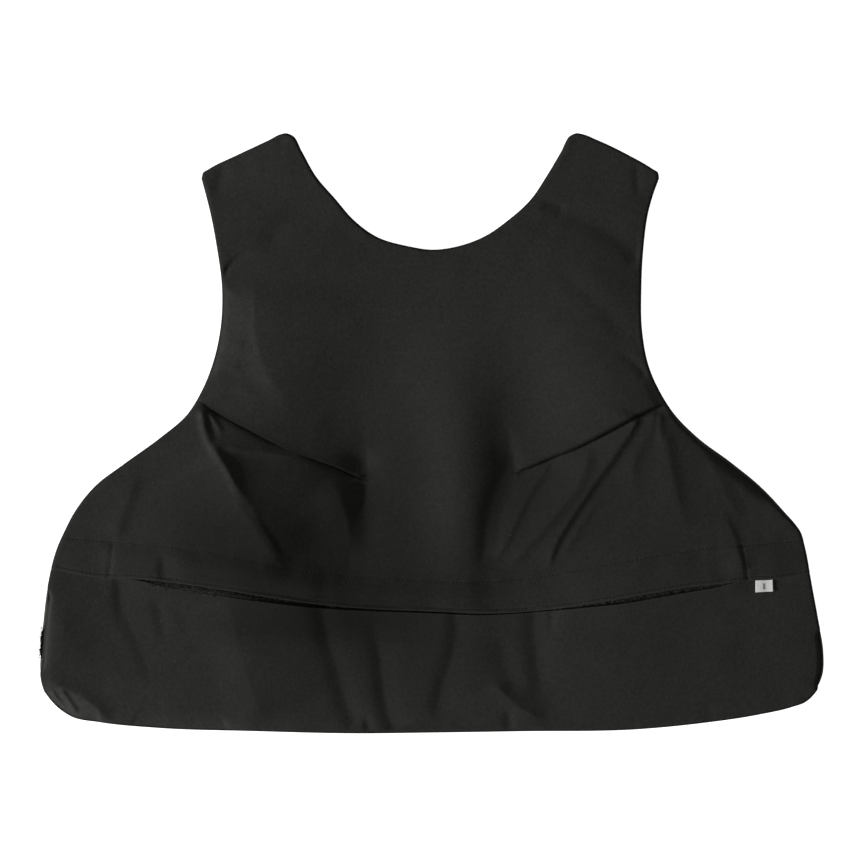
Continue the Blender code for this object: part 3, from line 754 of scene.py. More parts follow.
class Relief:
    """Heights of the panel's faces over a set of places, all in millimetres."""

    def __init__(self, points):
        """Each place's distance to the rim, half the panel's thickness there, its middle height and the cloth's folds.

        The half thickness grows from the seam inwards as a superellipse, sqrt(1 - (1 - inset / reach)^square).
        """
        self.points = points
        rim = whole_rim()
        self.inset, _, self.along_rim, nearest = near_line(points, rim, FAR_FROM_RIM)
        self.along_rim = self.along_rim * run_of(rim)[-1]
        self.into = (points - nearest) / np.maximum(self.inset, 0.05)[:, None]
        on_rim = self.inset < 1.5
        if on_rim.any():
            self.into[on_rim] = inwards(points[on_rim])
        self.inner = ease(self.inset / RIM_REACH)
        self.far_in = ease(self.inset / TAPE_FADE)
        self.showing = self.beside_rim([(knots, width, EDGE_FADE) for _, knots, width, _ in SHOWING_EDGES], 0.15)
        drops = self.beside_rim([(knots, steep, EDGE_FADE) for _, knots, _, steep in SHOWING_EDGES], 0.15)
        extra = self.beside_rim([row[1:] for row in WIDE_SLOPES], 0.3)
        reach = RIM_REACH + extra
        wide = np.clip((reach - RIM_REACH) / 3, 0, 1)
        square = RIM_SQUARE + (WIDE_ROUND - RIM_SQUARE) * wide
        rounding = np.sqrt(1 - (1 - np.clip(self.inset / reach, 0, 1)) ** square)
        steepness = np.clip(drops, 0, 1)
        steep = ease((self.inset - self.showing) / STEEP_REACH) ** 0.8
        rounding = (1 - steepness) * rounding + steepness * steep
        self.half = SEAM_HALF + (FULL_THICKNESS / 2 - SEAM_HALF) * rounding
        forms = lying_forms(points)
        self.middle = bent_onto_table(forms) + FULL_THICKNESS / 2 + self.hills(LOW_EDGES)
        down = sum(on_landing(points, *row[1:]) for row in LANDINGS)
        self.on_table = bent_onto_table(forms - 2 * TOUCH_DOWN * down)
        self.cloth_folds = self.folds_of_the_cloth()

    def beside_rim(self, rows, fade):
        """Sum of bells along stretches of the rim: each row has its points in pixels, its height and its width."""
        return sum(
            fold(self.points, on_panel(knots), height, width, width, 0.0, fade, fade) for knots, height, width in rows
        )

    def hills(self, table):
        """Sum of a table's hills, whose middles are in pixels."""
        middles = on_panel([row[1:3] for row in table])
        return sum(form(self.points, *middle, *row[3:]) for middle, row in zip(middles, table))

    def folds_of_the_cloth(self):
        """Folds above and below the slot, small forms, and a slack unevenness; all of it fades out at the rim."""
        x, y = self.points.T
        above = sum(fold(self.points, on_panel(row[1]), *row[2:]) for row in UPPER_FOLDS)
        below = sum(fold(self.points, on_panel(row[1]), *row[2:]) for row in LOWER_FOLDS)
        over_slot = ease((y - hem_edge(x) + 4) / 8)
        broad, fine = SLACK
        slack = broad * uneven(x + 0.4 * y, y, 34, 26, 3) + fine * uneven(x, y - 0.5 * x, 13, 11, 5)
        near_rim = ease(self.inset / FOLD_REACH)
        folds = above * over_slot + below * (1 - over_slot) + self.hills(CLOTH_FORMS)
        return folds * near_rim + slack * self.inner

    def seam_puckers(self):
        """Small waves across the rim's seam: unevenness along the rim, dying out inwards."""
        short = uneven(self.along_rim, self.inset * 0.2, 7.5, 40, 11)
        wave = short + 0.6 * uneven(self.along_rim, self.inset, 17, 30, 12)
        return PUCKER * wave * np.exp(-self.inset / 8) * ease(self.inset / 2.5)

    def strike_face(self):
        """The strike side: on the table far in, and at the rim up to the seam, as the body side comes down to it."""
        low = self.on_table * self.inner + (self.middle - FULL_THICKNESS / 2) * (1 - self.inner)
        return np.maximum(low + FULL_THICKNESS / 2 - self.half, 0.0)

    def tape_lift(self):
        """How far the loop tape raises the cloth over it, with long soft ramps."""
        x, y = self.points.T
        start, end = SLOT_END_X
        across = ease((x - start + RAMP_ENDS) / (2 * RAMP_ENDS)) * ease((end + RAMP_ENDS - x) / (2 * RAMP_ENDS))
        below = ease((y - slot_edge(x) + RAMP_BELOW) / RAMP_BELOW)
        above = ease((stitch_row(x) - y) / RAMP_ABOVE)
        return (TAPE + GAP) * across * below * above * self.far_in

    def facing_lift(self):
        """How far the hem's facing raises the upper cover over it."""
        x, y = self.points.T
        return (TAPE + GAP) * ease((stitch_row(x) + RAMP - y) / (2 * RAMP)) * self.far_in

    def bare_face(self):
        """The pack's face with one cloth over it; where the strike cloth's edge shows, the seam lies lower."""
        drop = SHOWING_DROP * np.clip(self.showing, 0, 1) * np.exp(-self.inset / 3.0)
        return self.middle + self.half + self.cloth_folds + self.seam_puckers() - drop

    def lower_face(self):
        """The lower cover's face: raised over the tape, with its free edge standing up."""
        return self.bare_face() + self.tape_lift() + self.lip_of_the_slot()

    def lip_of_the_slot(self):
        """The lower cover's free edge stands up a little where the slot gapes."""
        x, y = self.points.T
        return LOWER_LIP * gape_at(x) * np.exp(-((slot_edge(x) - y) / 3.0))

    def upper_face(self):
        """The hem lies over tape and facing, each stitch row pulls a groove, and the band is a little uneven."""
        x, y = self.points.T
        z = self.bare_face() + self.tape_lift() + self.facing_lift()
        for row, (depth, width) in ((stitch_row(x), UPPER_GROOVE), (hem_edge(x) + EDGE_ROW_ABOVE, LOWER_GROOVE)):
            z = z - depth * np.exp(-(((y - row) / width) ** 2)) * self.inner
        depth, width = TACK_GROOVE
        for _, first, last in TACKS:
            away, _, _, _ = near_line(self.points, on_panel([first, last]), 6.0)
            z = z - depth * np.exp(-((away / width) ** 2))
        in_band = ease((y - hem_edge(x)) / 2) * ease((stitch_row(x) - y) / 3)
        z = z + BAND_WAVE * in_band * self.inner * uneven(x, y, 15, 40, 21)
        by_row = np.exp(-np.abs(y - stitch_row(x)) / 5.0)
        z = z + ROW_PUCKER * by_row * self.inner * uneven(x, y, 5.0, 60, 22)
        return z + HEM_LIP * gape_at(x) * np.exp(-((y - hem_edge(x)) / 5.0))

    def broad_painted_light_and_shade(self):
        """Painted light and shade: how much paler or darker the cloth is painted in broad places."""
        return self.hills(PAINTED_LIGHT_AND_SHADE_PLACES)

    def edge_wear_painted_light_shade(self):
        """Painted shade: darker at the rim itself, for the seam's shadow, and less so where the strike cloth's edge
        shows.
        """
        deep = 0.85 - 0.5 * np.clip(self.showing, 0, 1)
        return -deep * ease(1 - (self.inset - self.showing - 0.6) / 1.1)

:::

• WHAT TO PRODUCE:
Print, please, the lines above from the very first through the one that holds "of the panel's", both included, word for word and with nothing else.

• TASK OUTPUT:
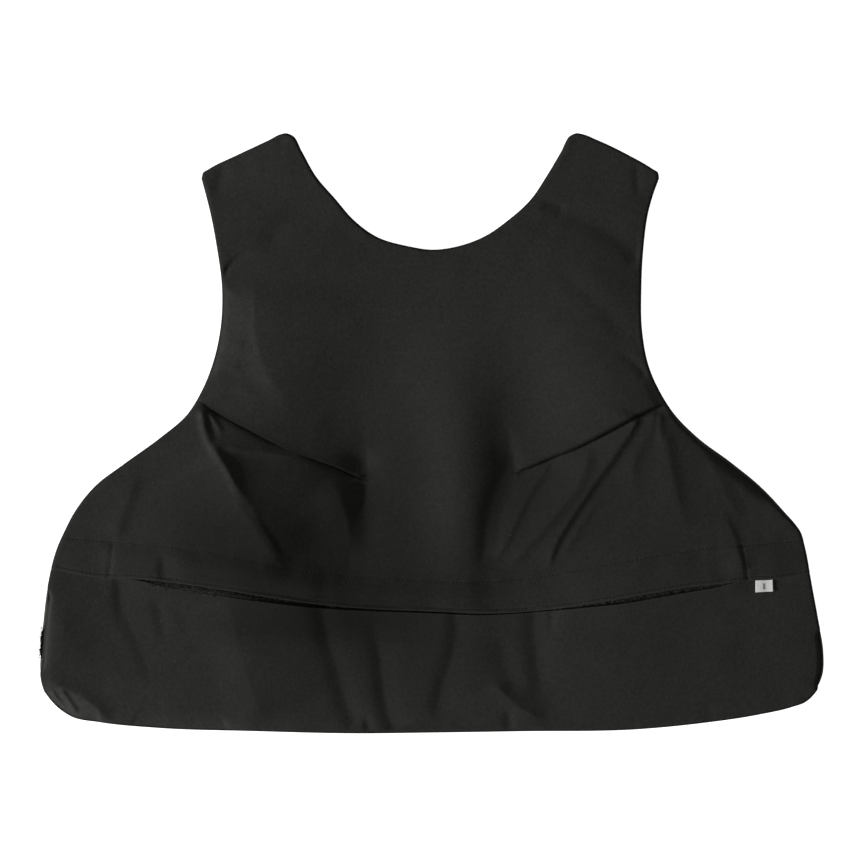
Continue the Blender code for this object: part 3, from line 754 of scene.py. More parts follow.
class Relief:
    """Heights of the panel's faces over a set of places, all in millimetres."""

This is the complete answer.